Low Competitive Threat or Market Growth Potential
When a product scores low in Competitive Threat, or Market Growth Potential, it’s worth discussing why that product would benefit from empiricism. If there isn’t much threat, or there isn’t much opportunity, maybe the organization should focus on products that have a greater need. Some organizations have come to see agile as the way they want to run everything, but that’s not very thoughtful. Most organizations can only really support so much change, and forcing a change that won’t produce much benefit is probably depriving some other team from getting the help it needs.
High Competitive Threat or Market Growth Potential
When a product scores high in the Competitive Threat, or Market Growth Potential, but low in other areas, they have opportunities with which empiricism could help, but they have internal barriers that may prevent them from working empirically.
Low Solution Uncertainty
Low Solution Uncertainty may sound like a good thing, but it’s generally not.

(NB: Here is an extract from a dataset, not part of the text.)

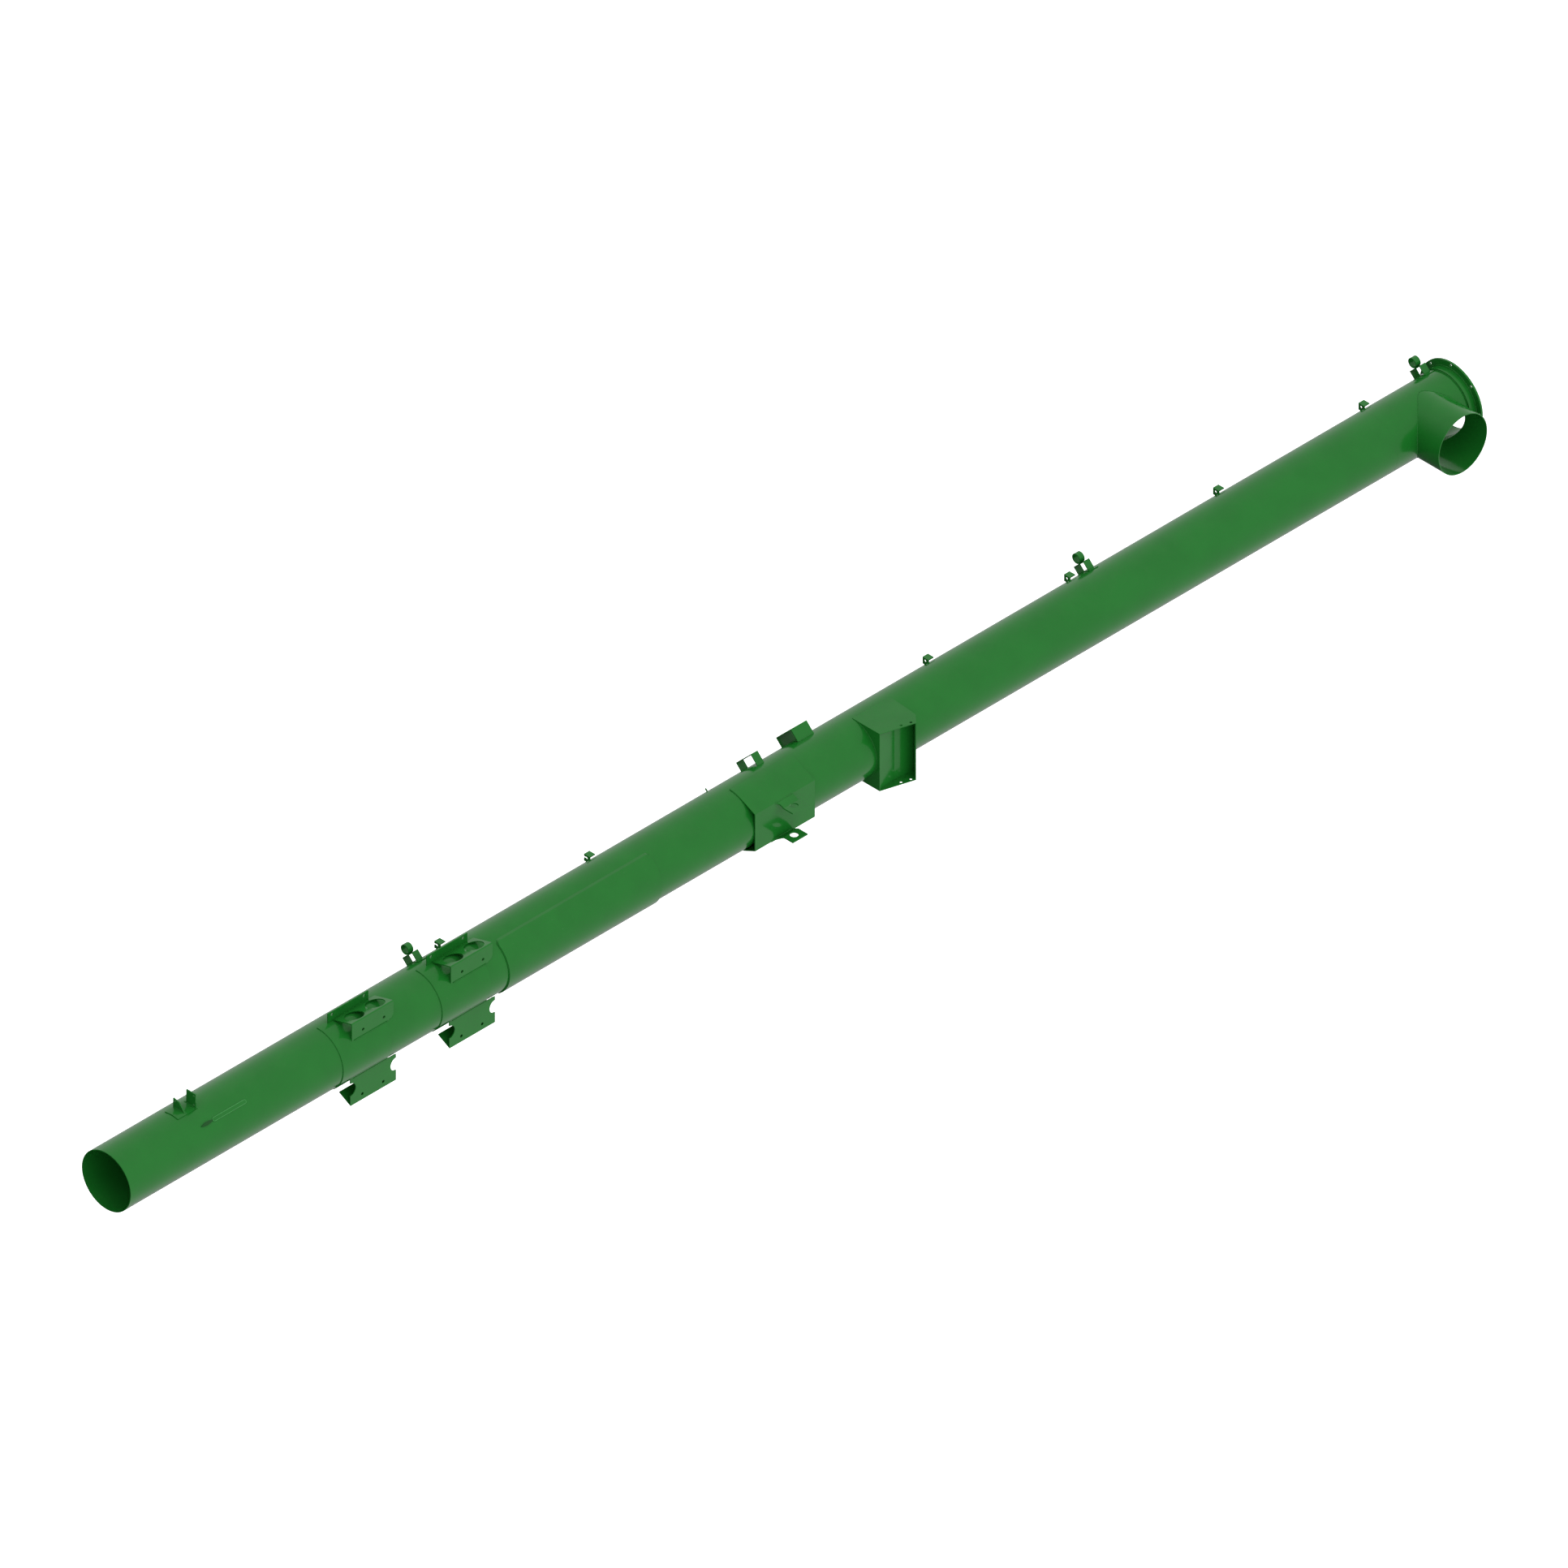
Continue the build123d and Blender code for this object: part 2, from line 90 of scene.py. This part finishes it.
def ramp(tree, source, stops):
    """A ramp on a socket, from two (place, colour) pairs."""
    node = tree.nodes.new("ShaderNodeValToRGB")
    for element, (place, colour) in zip(node.color_ramp.elements, stops):
        element.position = place
        element.color = (*colour, 1)
    tree.links.new(source, node.inputs["Fac"])
    return node.outputs["Color"]


def mix(tree, factor, first, colour):
    """From a socket to a plain colour, by a socket."""
    node = tree.nodes.new("ShaderNodeMix")
    node.data_type = "RGBA"
    tree.links.new(factor, node.inputs["Factor"])
    tree.links.new(first, node.inputs["A"])
    node.inputs["B"].default_value = (*colour, 1)
    return node.outputs["Result"]


def multiply(tree, first, second):
    node = tree.nodes.new("ShaderNodeMath")
    node.operation = "MULTIPLY"
    tree.links.new(first, node.inputs[0])
    tree.links.new(second, node.inputs[1])
    return node.outputs["Value"]


# ---- camera, floor and light ----

FRAME_WIDTH = 5.741           # metres across the picture
VIEW_AZIMUTH = 45.0
VIEW_ELEVATION = 35.61
INLET_LEFT = 2.4812           # centre of the inlet, left of the middle of the picture, in metres
INLET_DOWN = 1.4537           # and below it
CAMERA_BACK = 4 * FRAME_WIDTH     # far enough to clear the object
CAMERA_REACH = 200

DARK_SIDE = (-0.575, 0.575, -0.582)    # the direction in which the surround is darkest
DARK_STARTS = 0.05            # cosine of the angle to that direction, where the fall starts
DARK_FULL = 0.65              # and where it is complete
DARK_GREY = (0.10, 0.12, 0.11)
WORLD_STRENGTH = 0.95

FLOOR_HALF = 60.0
FLOOR_BELOW = 0.9             # under the lowest point of the object
FLOOR_GREY = 0.93
FLOOR_WHITE = 0.97
FLOOR_GRAIN = 0.4             # scale of its noise
FLOOR_ROUGHNESS = 0.9
FLOOR_GLOW = 0.6

LIGHT_STRENGTH = 0.5
LIGHT_SPREAD = 60             # degrees
LIGHT_FROM = (1, -5, 5)


def make_camera():
    """A parallel view from the inlet end, on the side of the stub and from above."""
    azimuth = math.radians(VIEW_AZIMUTH)
    elevation = math.radians(VIEW_ELEVATION)
    back = Vector((-math.sin(azimuth) * math.cos(elevation),
                   -math.cos(azimuth) * math.cos(elevation), math.sin(elevation)))
    right = Vector((math.cos(azimuth), -math.sin(azimuth), 0))
    up = back.cross(right)
    target = right * INLET_LEFT + up * INLET_DOWN
    # slide the aim along the view so that it lies level with the middle of the tube
    middle = Vector((TUBE_END / 2, 0, 0))
    target = target + back * (middle - target).dot(back)
    data = bpy.data.cameras.new("camera")
    data.type = "ORTHO"
    data.ortho_scale = FRAME_WIDTH
    data.clip_end = CAMERA_REACH
    camera = bpy.data.objects.new("camera", data)
    turn = Matrix((right, up, back)).transposed().to_4x4()
    camera.matrix_world = Matrix.Translation(target + back * CAMERA_BACK) @ turn
    bpy.context.scene.collection.objects.link(camera)
    bpy.context.scene.camera = camera


def make_light():
    """One soft sun from the side of the stub. It isn't mirrored in the paint."""
    data = bpy.data.lights.new("key", "SUN")
    data.energy = LIGHT_STRENGTH
    data.angle = math.radians(LIGHT_SPREAD)
    lamp = bpy.data.objects.new("key", data)
    lamp.visible_glossy = False
    direction = -Vector(LIGHT_FROM)
    lamp.rotation_euler = direction.to_track_quat("-Z", "Y").to_euler()
    bpy.context.scene.collection.objects.link(lamp)


def make_world():
    """A white studio that falls off to dark grey low on the left behind the object."""
    world = bpy.data.worlds.new("studio")
    bpy.context.scene.world = world
    world.use_nodes = True
    tree = world.node_tree
    background = tree.nodes["Background"]
    coords = tree.nodes.new("ShaderNodeTexCoord")
    facing = tree.nodes.new("ShaderNodeVectorMath")
    facing.operation = "DOT_PRODUCT"
    facing.inputs[1].default_value = DARK_SIDE
    tree.links.new(coords.outputs["Generated"], facing.inputs[0])
    fall = ramp(tree, facing.outputs["Value"], [(DARK_STARTS, WHITE), (DARK_FULL, DARK_GREY)])
    tree.links.new(fall, background.inputs["Color"])
    background.inputs["Strength"].default_value = WORLD_STRENGTH


def make_floor():
    """A white floor that glows a little, so that it shows no edge against the surround."""
    mesh = bpy.data.meshes.new("floor")
    level = cad_bounds[0][2] - FLOOR_BELOW
    corners = [(-1, -1), (1, -1), (1, 1), (-1, 1)]
    mesh.from_pydata([(x * FLOOR_HALF, y * FLOOR_HALF, level) for x, y in corners], [],
                     [(0, 1, 2, 3)])
    floor = bpy.data.objects.new("floor", mesh)
    bpy.context.scene.collection.objects.link(floor)
    material = bpy.data.materials.new("floor_white")
    material.use_nodes = True
    tree = material.node_tree
    shader = tree.nodes["Principled BSDF"]
    shader.inputs["Roughness"].default_value = FLOOR_ROUGHNESS
    grain = add(tree, "ShaderNodeTexNoise", Scale=FLOOR_GRAIN)
    shade = ramp(tree, grain.outputs["Fac"], [(0, (FLOOR_GREY,) * 3), (1, (FLOOR_WHITE,) * 3)])
    tree.links.new(shade, shader.inputs["Base Color"])
    shader.inputs["Emission Color"].default_value = (*WHITE, 1)
    shader.inputs["Emission Strength"].default_value = FLOOR_GLOW
    mesh.materials.append(material)
    floor.visible_glossy = False
    floor.visible_diffuse = False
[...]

The organization may believe that it knows what customers want, but if it’s not measuring customer experience it really doesn’t know. As a result, it may be missing opportunities to better serve those customers. The first step is to start measuring customer experience to see how many of its beliefs are actually true.
Low Willingness to Experiment
Low Willingness to Experiment often arises from an aversion to making mistakes in a “high fear” environment. It may also reflect a belief that increasing planning precision increases the likelihood that the plan will be correct. In these organizations, plans are regarded as “the gold standard” and any deviations from the plan are considered to be the result of poor execution. More often, the reality is that the assumptions behind the plan were not realistic.
Increasing the willingness to experiment takes time, and running lots of small experiments. Making small experiments is a lot less costly and disruptive than making big plans that often go wrong. Eventually, people realize that big plans were actually part of the problem, all along.
Low Decision Decentralization
Low Decision Decentralization reflects a lack of trust between managers and team members. There are a variety of ways to work through this, provided that both sides are willing, and they generally center on the managers gradually giving teams more decision-making authority over small things, then working up to bigger things.
Once you’ve discussed the differences, a good next step is to ask each team if they are happy with where they are today? Is their current approach working? Chances are it isn’t, since they are in a workshop that is usually part of a broader improvement effort. If they do want to improve, you can use their example to have a discussion with the overall group about what things they might do to improve in that dimension. The point is for them to come up with their own action plan of things to try.
Not only are organizations different from each other, but different part of the same organization can be quite different. Everyone starts from a different place and has different goals, which is why there is no “one size fits all, or even most” approach to adopting agile practices, or to scaling them. Different people will look at empiricism and agility differently. Not everyone sees the same need, and not everyone has the same goal. Helping them feel that it’s ok to find their own way is an important step toward self-organization.
Helping people better understand their own need for empiricism and attitudes toward empiricism helps them to leave behind the “we need to become agile (whatever that is)” mindset and start to really understand what empiricism will do for them, and what they will need to change to reap its benefits.